Derek initiated a gradual change to no-till farming, which required a new line of planting equipment. Now, the entire farm is no-tilled.

The brothers are sold on no-till farming. “It saves on oil, soil, and toil,” Derek said.

He said no-till has made a huge difference in erosion. After heavy rains, water from no-till fields runs clear, but runoff from tilled ground carries soil with it.

He noted that after five or six years, no-till ground became like a hard sponge, full of many little holes that soak up the rain and allow for aerobic activity.

Grant said he has noticed that weed populations have been reduced.

“Weed seeds only germinate when light hits them,” he said.

No-till requires fewer trips across a field, reducing fuel usage and saving time.

Klingenberg Farms practices a lot of double-cropping in a rotation of wheat, then milo, sorghum, or sunflowers, followed by soybeans and corn before going back to wheat.

Derek said continuous cropping is good because it keeps soil microbes active.

Grant buys feeder cattle over the Internet. He backgrounds about 900 head every year. Cattle are fed in pens during the winter and put on grass or sent to feed yards in summer. This gives him time to help with farm work.

Using QuickBooks, a software program, Grant’s wife, Allie, keeps computerized records of income and expenses. She did not grow up on a farm. She said she was shocked at first to see the thousands of dollars farmers handle every year.

“The money comes in big but it also goes out big,” she said.

Derek uses another software program, Farm Trac, to analyze the operation. He said a yield map is generated on the combine monitor during harvest and can be laid over a soil map to determine variable rates of fertilizer for succeeding crops. The monitor uses GPS to map yield and location.

Harvested crops are stored in bins on the farm and hauled later to terminals, which usually results in a better price than at the local elevator. Landlords, who get one-third of the crop, have the option of having it stored on the farm or taken to the elevator.

Despite their large operation, the brothers find time for recreation. Derek likes music.

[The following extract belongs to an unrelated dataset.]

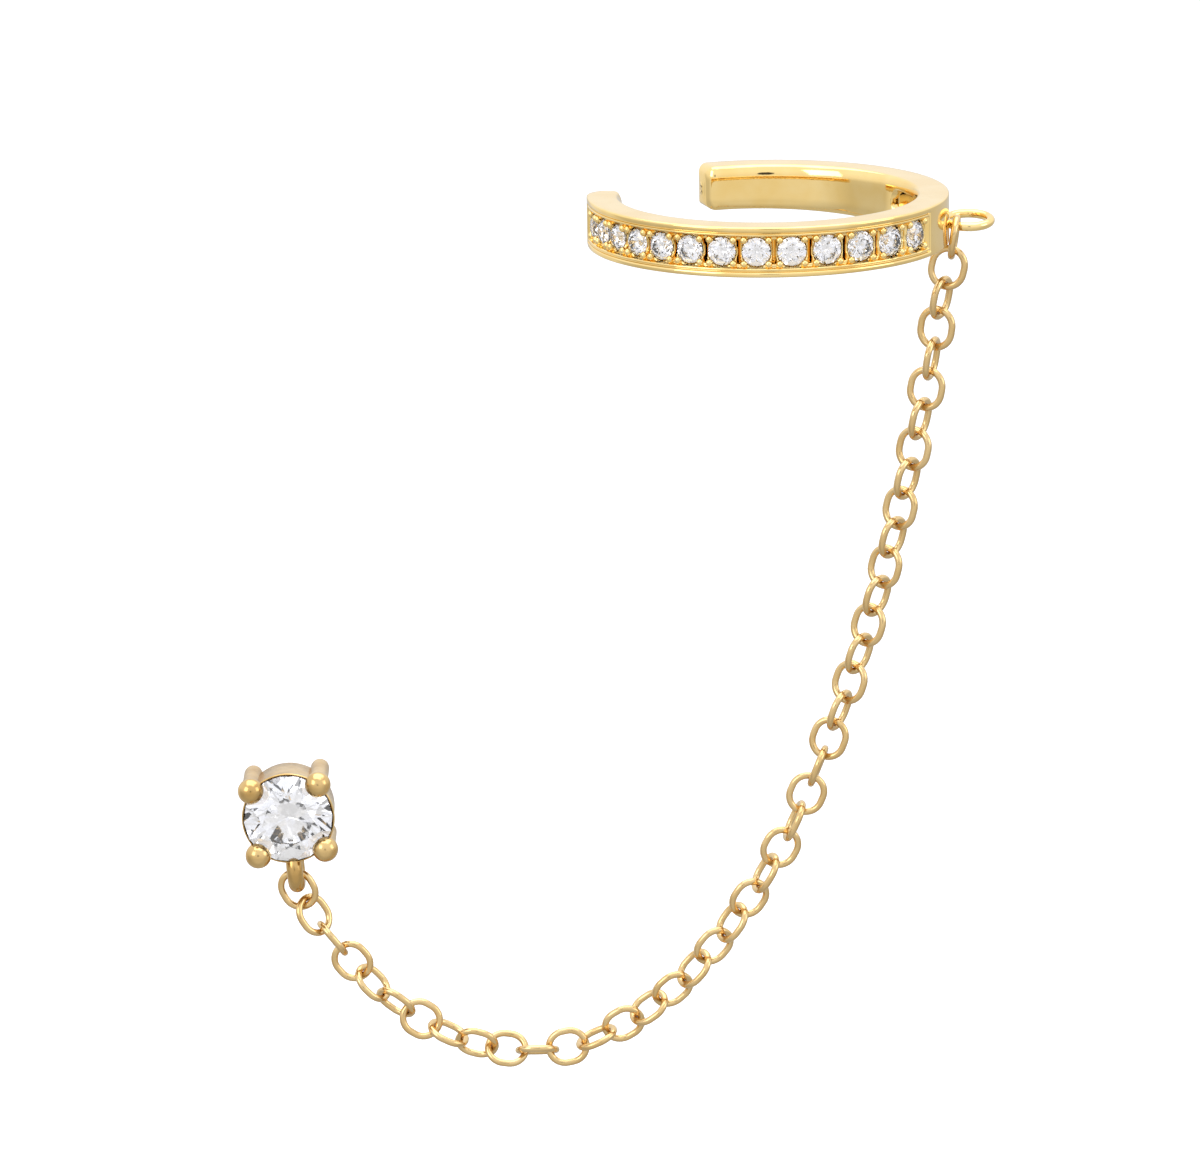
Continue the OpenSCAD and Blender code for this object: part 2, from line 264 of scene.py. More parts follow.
def tube(path, radius, sides=16, closed=False, normal=(0, 0, 1)):
    """A round tube along a path that lies in one plane with the given normal.

    Each ring is path + radius * (cos a * side + sin a * normal), side being across the path in its plane.
    """
    path = np.asarray(path, float)
    ahead = np.roll(path, -1, 0) - np.roll(path, 1, 0) if closed else np.gradient(path, axis=0)
    ahead /= np.linalg.norm(ahead, axis=1)[:, None]
    up = np.broadcast_to(np.asarray(normal, float), path.shape)
    side = np.cross(up, ahead)
    a = np.linspace(0, 2 * PI, sides, endpoint=False)
    r = np.broadcast_to(np.asarray(radius, float), len(path))[:, None, None]
    ring = np.cos(a)[None, :, None] * side[:, None] + np.sin(a)[None, :, None] * up[:, None]
    points = (path[:, None] + r * ring).reshape(-1, 3)
    quads = grid_faces(len(path), sides, wrap_rows=closed)[:, ::-1]
    if closed:
        return points, quads, np.empty((0, 3), int)
    n = len(points)
    points = np.vstack([points, path[:1], path[-1:]])
    tris = np.vstack([fan(np.arange(sides), n, False), fan(np.arange(n - sides, n), n + 1, True)])
    return points, quads, tris


def merged(parts):
    """Joins several (points, quads, tris) into one."""
    points, quads, tris, base = [], [], [], 0
    for p, q, t in parts:
        points.append(p)
        quads.append(np.asarray(q, int).reshape(-1, 4) + base)
        tris.append(np.asarray(t, int).reshape(-1, 3) + base)
        base += len(p)
    return np.vstack(points), np.vstack(quads), np.vstack(tris)


def copies(shape, frames, centres, scales=None):
    """Repeats (points, quads, tris) at each centre, turned by each 3x3 frame whose rows are its axes."""
    points, quads, tris = shape
    n = len(centres)
    scales = np.ones(n) if scales is None else np.asarray(scales)
    placed = np.einsum("pk,nkj->npj", points, frames) * scales[:, None, None] + np.asarray(centres)[:, None]
    step = (np.arange(n) * len(points))[:, None, None]
    return (
        placed.reshape(-1, 3),
        (np.asarray(quads)[None] + step).reshape(-1, 4),
        (np.asarray(tris).reshape(1, -1, 3) + step).reshape(-1, 3),
    )


def ball(rings, sides):
    """A ball of radius 1 about the origin."""
    a = np.linspace(-PI / 2, PI / 2, rings + 1)
    return lathe(np.stack([np.cos(a), np.sin(a)], -1), sides)


def smooth_step(x):
    """0 below 0, 1 above 1, and a smooth S between."""
    x = np.clip(x, 0, 1)
    return x * x * (3 - 2 * x)


# Cuff

# Profile of the border inside the rim: distance from the rim and depth of a fine cut line, a low
# ridge and the wall of the field
BORDER_AT = np.array([0, 0.014, 0.034, 0.054, 0.068, 0.082, 0.112, 0.13, 0.15, 0.165, 0.185])
BORDER_DEEP = np.array([0, 0.035, 0.095, 0.04, 0.01, 0.004, 0.006, 0.018, 0.075, 0.115, 0.13])
RIM = 0.16
# How deep a bead's centre lies below the face, and how far it stands off its stone
BEAD_SINK = 0.105
BEAD_OFF = 0.1
# The hollow behind the row: half its height, its depth, and how far beyond its round end the rows of
# the grid spread out again
HOLLOW_HALF = 0.42
HOLLOW_DEPTH = 0.3
HOLLOW_REJOIN = 0.6


def drawn_in(along, radius):
    """How far a rounded edge of a radius draws a section in, at a distance along from the end."""
    return radius - np.sqrt(radius**2 - np.clip(radius - along, 0, radius) ** 2)


def band_stations(s):
    """Angles of the band's cross-sections, and how far the ends' rounding moves their outside in, their
    inside out and their height down.

    The ends follow quarter circles: at turn f of one a section lies radius * (1 - sin f) from the end.
    The field gets dense stations, for its seats and slots.
    """
    mid = s.radius - s.wall / 2
    steps = 1 - np.sin(np.linspace(PI / 2, 0, 10))
    rounds = (s.front_round, s.front_inner, s.front_edge)
    front_along = np.unique(np.concatenate([steps * radius for radius in rounds]))
    back_along = steps * s.end_round
    lead_from = s.front_end + np.degrees(s.front_round / mid)
    plain_to = s.back_end - np.degrees(s.end_round / mid)
    near = HOLLOW_HALF / (s.radius - s.wall)
    end = np.degrees(near * (1 - np.cos(np.linspace(0, PI / 2, 14))))
    field = np.arange(s.field_from - 0.6, s.field_to + 0.7, 0.23)
    plain = np.arange(s.field_to + 1.4, plain_to - 0.5, 1.5)
    lead = np.arange(lead_from + 1.5, s.field_from - 0.7, 1.5)
    middle = np.concatenate([lead, field, plain, s.hollow_to - end])
    middle = np.unique(np.round(middle, 3))
    start = s.front_end + np.degrees(front_along / mid)
    stop = s.back_end - np.degrees(back_along / mid)
    turns = np.concatenate([start, middle, stop[::-1]])
    level = np.zeros(len(middle))
    back = drawn_in(back_along, s.end_round)[::-1]
    moves = np.stack([np.r_[drawn_in(front_along, radius), level, back] for radius in rounds])
    order = np.argsort(turns, kind="stable")
    return turns[order], moves[:, order]


def cut_stones(turn, z, deep, s):
    """Adds the seats, drill holes and slots to the depth of the front.

    A seat is a wall at the girdle and then a cone as steep as the pavilion, down to a drilled hole.
    """
    diameters, angles = row_diameters(), row_angles()
    for d, a in zip(diameters, angles):
        across = np.radians(turn - a) * (s.radius - 0.1)
        rho = np.hypot(across, z)
        reach = d / 2 + 0.03
        girdle = TABLE_SINK + d * (CROWN + GIRDLE) + 0.03
        cone = girdle + (reach - rho) * PAVILION * 2
        seat = np.interp(rho, [0, 0.16 * d, 0.2 * d], [1.02, 1.0, 0])
        pit = np.where(rho < reach, np.maximum(cone, seat * (girdle + 0.42 * d)), 0)
        edge = smooth_step((reach + 0.02 - rho) / 0.02)
        deep = np.maximum(deep, edge * np.maximum(pit, girdle * (rho < reach + 0.02)))
    for a in (angles[1:] + angles[:-1]) / 2:
        across = np.abs(np.radians(turn - a)) * (s.radius - 0.1)
        cut = np.clip(1.15 - across / 0.07, 0, 1) * smooth_step((0.42 - np.abs(z)) / 0.08)
        deep = np.maximum(deep, np.where(cut > 0, 0.13 + 0.5 * cut, 0))
    return deep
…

He and another brother, Brett, and two friends formed a bluegrass group, Possum Boys, which performed for three years.

Derek wrote the songs for the group. He recently has begun making videos of his songs for YouTube. Grant is featured in one of them. One of Derek’s favorites is, “Bumble Bees in the Hay.” His videos can be accessed on YouTube by searching for klingpossum.

Grant’s favorite pastime is hunting. He hunts turkeys and enjoys bowhunting for deer.

Derek’s wife, Kara, is a registered nurse but currently is a stay-at-home mom caring for their 18-month-old daughter, Makayla.

The Klingenbergs could be characterized as a clingy family, which may be necessary when working together as one unit. At one time, four Klingenberg families lived on the same section of land.

Grant and Derek live just a few yards apart in the 200 block of Quail Creek Road. Their parents, Vernon and Carol, live around the corner in a new house on 30th St.

Brother Brett is the exception. He is married to Cassie and is pursuing a Master of Divinity degree in Virginia.